Questions about nostalgia arise naturally. Do you view it like this because it's been more than a year since you last played? Do you think WoW was better in 2008 because you were playing with your friends and had no care? Do you absolutely adore 4e because it came out in 2008 and scratched your developing skirmish cortex? Is L5R's 4e actually the best and more complete RPG ever just because you were living in Crete when it came out? Do you think Ray Lewis was the best d-man ever because he actually was and this is not an actual question?
No. What changed is that we no longer play for fun.
What's worse, we don't design for fun.
We design for engagement, balance, optimisation, progression feels; we even design for "good design's" sake, the most ridiculous PoMo shit I've heard in the field.
Look at WoW, and look at 5e. Then look at 3.5.
It's been 18 years since we logged in for the first time, waiting for each cinematic, each queue pop, each announcement. We ached when Metzen left, we were going for walks with my mates just to discuss arena strategies or gossip about guildmates from afar, we were historically analysing why Garrosh did nothing wrong - he didn't. And it's not that's it's all gone, but it's definitely not the same. Nor it should be.
But it should remain a game. I miss our Horde having a point besides perpetuating the biases of the western/white morons inside Blizzard. I miss good writing, not needing redemption arcs for everyone, not going for empty, liberal agendas - tho I get it, it's not like you can offer up any actual commentary when 1.you're a US leftist and 2.you gotta be dull, mute, and transparent, lest your commentary upsets your right/far-right fanbase. Useless rhetoriquing and blackwashing it is.
I miss the split fanbase, the investment, the feeling of belonging into wars. I miss liking and hating characters, caring about my class and feeling good if I was playing it good because that meant I actually knew and sensed it one step beyond what other people were sensing it.
This of course, applies verbatim to 5e. Albeit with a little less split fanbase and wars, and a bit more blackwashing and war wheelchairs (because why actually speak about systemic racism or ableism when you can... sell dice about it).
I wanna equate 3.5 to the TBC era tho. When optimisation and minmaxing were things of the players, not systemically built in the game. It's not that game design was impeccable; it's that it was discreet enough to let you define "fun".
Let's not downplay the role that technological limitations played. You needed to make choices. Not all PDFs were available, Internet was borderline non-existent so you had to choose how you'd spend your time over PSTN lines, Ventrillo was there but it was a guild thing, so you probably needed to meet up after your arena matches to discuss tacts, and there definitely was no roll20 or VTT. Which I admire, but I hate. And GGG will never be on these platforms, I'd rather die broke.
Yah, I sound like a grognard. Games were built to be games.
Even narratively, gaming has gone full-on modelisation mode. To make people invest, you need stakes upon stakes upon stakes.
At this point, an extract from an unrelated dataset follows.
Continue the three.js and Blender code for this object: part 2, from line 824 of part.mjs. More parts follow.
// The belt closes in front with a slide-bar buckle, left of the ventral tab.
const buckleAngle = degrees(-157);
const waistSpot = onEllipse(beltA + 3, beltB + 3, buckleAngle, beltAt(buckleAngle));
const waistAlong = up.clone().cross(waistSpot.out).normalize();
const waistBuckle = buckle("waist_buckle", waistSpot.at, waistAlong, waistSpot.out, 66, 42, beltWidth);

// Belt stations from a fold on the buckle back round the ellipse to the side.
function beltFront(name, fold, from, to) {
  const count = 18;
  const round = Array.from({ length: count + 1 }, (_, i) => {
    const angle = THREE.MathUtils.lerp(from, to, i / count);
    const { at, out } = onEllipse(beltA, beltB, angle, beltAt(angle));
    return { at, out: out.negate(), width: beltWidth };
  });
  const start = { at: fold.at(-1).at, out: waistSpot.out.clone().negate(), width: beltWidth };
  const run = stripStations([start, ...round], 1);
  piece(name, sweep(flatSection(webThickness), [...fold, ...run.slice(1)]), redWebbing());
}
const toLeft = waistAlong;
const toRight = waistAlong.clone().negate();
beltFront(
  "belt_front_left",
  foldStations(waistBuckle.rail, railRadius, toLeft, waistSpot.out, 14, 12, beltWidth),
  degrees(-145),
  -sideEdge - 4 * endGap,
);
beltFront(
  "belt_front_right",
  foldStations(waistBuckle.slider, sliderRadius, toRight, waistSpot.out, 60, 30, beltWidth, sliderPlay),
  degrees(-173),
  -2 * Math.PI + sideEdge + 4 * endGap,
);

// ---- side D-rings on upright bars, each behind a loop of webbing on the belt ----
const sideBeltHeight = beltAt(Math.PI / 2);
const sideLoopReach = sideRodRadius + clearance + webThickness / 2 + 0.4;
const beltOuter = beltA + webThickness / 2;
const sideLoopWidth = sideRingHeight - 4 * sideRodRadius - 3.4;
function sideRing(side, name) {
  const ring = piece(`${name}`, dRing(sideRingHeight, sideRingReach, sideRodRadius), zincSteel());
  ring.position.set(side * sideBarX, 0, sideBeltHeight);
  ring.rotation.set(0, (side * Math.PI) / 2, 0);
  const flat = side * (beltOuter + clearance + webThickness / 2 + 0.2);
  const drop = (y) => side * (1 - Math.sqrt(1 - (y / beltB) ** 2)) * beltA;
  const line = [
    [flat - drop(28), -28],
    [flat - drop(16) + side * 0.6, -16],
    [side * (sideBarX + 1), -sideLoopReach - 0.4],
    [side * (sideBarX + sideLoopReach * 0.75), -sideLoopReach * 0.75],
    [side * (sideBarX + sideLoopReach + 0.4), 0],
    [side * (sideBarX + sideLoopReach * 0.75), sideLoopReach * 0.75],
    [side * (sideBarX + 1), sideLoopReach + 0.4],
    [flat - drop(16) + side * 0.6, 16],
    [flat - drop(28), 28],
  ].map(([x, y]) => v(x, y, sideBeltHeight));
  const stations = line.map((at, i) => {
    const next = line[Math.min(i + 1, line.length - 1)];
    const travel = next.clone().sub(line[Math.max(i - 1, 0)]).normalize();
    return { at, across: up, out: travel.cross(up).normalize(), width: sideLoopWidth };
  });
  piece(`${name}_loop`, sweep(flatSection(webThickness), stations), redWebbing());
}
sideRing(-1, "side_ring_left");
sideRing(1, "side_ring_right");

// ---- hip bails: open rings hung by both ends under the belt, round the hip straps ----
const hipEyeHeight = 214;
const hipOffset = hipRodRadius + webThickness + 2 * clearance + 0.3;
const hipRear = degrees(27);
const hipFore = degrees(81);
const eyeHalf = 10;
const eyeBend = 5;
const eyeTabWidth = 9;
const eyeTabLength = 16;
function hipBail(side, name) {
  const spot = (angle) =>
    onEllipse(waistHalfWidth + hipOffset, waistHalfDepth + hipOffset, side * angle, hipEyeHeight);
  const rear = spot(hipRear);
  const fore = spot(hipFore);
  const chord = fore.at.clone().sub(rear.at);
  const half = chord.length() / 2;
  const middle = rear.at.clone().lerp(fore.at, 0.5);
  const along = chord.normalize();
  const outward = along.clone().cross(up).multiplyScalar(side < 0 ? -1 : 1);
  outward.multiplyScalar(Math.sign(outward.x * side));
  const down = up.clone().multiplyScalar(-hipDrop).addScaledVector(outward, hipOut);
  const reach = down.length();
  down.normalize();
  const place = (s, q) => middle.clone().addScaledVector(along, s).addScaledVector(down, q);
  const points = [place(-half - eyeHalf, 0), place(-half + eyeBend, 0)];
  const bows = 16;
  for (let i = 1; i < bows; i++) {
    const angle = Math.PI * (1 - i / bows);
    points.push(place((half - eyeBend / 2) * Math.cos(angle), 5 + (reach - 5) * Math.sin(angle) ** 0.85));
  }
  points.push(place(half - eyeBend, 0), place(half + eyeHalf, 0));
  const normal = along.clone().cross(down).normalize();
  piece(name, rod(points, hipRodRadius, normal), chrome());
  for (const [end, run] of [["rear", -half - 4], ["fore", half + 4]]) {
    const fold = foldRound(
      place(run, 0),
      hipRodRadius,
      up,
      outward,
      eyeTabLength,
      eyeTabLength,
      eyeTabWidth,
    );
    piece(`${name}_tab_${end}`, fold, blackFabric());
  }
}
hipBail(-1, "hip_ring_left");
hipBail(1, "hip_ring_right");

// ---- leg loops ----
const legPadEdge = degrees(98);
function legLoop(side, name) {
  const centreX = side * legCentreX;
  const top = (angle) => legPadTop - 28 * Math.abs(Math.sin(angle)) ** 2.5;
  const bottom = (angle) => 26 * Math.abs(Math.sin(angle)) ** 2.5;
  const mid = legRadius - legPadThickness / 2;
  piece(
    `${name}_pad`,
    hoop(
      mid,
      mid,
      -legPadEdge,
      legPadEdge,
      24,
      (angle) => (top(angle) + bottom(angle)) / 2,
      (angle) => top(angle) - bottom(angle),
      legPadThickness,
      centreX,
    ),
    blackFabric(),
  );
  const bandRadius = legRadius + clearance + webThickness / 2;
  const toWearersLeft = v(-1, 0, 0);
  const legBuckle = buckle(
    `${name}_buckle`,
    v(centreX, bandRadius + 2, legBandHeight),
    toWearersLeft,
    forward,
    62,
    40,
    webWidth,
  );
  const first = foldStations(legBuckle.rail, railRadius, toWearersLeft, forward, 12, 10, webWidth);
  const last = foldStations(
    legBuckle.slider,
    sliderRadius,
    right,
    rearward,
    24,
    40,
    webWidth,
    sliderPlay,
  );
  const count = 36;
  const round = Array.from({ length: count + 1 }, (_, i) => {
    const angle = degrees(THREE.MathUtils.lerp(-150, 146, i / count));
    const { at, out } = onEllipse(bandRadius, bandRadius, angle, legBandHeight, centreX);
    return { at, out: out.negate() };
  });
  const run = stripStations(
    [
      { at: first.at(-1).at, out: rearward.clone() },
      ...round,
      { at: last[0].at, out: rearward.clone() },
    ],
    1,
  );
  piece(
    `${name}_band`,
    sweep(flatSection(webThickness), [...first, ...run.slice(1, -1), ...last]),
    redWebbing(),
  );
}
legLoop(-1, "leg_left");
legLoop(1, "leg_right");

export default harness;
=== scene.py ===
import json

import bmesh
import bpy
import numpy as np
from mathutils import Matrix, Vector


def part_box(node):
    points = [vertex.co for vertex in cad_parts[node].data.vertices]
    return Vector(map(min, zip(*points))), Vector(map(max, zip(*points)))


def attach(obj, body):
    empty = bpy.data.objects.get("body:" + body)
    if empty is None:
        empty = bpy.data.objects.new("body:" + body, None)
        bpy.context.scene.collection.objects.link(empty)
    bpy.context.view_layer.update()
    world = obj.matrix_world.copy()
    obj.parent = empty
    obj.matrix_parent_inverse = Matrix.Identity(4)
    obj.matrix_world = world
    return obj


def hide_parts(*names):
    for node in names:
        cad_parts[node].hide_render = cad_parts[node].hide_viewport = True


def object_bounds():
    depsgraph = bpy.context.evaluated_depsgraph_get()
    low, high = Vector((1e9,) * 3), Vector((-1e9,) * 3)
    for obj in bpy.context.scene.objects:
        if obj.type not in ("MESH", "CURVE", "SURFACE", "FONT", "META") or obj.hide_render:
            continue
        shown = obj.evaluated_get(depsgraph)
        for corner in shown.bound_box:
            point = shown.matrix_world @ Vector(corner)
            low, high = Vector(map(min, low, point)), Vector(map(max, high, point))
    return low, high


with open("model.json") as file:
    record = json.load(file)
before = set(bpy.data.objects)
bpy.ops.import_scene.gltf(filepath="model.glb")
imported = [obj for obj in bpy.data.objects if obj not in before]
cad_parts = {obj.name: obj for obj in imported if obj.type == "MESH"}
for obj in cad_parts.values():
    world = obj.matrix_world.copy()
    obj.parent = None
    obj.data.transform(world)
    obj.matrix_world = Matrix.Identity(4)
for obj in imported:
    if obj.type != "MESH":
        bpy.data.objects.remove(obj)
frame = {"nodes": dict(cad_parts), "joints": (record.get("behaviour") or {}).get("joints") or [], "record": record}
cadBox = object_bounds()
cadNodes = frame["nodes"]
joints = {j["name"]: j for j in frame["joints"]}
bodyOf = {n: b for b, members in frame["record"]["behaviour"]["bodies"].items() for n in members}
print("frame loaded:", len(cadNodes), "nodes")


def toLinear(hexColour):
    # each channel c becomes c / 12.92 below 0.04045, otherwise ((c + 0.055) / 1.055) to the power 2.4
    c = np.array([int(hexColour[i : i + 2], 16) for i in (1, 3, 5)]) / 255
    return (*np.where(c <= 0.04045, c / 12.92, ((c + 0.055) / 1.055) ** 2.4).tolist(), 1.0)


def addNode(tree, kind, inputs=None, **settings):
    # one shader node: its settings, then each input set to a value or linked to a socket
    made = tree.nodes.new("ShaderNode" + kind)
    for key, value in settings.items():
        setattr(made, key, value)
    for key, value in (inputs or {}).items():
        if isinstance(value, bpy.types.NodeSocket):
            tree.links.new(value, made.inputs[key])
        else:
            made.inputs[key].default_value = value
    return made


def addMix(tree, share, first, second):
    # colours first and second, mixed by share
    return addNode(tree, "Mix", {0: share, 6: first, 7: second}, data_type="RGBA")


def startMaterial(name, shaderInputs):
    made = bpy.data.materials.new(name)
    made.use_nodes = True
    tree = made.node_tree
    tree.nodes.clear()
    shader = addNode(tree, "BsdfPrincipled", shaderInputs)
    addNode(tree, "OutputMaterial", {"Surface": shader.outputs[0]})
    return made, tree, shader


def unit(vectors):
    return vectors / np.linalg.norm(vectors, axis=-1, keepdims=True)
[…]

But what happens when stakes end? You need characters too, people identify with characters. But you haven't built those, because you were building stakes. And now if you lower the stakes, the characters seem mundane because the PCs have conquered everything. So you need to offer up drama. But drama without identification inside a world where the PCs do not belong is empty. So you need to up the stakes for the PCs to fit under, and then build the characters. But the PCs need a drive and they need to conquer the new stakes while the characters are being built and they won't be built before the PCs up the stakes again and OH MY FUCKING GOD THE WORLD IS ENDING. again. snooze.
For some reason, the storytelling industry decided that higher=high. All threats are universe-ending, continent-razing, world-shattering. And the players rush to save and rush to save and rush to save. Groundhog day for dice and face rollers.
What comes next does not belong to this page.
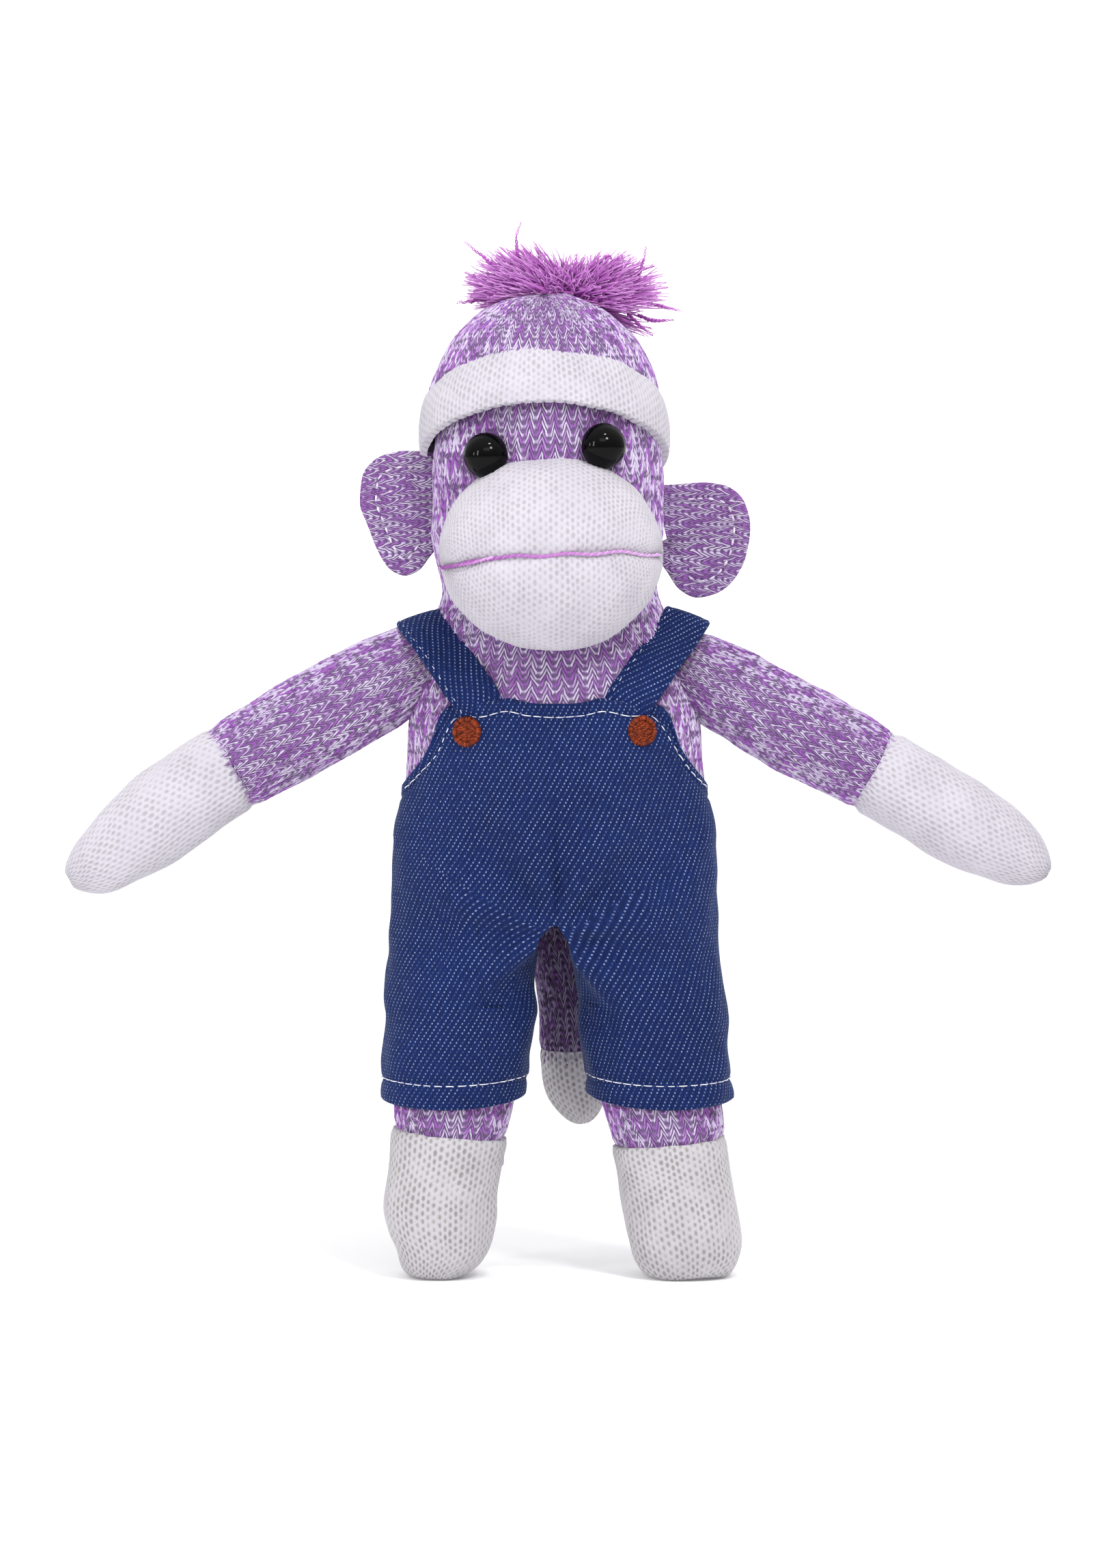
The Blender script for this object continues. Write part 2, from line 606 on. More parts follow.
def studio():
    scene = bpy.context.scene
    world = bpy.data.worlds.new("studio")
    world.use_nodes = True
    sky = world.node_tree.nodes["Background"]
    sky.inputs[0].default_value = (1.0, 1.0, 1.0, 1.0)
    direction = world.node_tree.nodes.new("ShaderNodeTexCoord")
    split = world.node_tree.nodes.new("ShaderNodeSeparateXYZ")
    height = world.node_tree.nodes.new("ShaderNodeMapRange")
    height.inputs[1].default_value = -0.1
    height.inputs[2].default_value = 0.8
    height.inputs[3].default_value = 0.38
    height.inputs[4].default_value = 1.0
    world.node_tree.links.new(direction.outputs["Generated"], split.inputs[0])
    world.node_tree.links.new(split.outputs[2], height.inputs[0])
    world.node_tree.links.new(height.outputs[0], sky.inputs[1])
    scene.world = world
    scene.view_settings.view_transform = "Standard"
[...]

Stakes just need to be higher, not high. Return the worlds to the players, give them the scopes that fit their identification processes (since you wanna go so hard for identification and not for actually good writing), make your mechanics interface and interact with the scale of your worlds, low, shrink, diminish. You wanna go full on slice-of-life? Do so, I'm not saying that. I'm just saying that very few, if any, campaigns should focus on fucking up Orcus.
Games are designed to be games, or at least, that's what's supposed to happen. A game already has its audience, it does not need to pander to a caricature reduction of it. It's a matter of recognising that audience and reaching it. As much as all video-gamers are Monster-chugging, Razer-addicted speed freaks that crave flashes and punches to remain sated, that much are all RPGers neckbeards and pink-haired non-binary people that have no political clue, will eat up all edginess and empty critiques to the status quo.
We know for a fact that quite a few industries function and produce with a core premise that the audience is an absolute idiot. We let them be right.
Football needs a ball. RPGs need dice. They both can create stories and this process of creation is what makes games resonate and stick. Design for pleasure, play for fun.
PS: to be fair, WoW has gone down the path of no return. Metzen cannot save it - money changes you. And DnD is so completely polluted that if you are so hell-bent on rolling d20s you're much better off picking up any older version, just to kick those 5e-ers away from your table.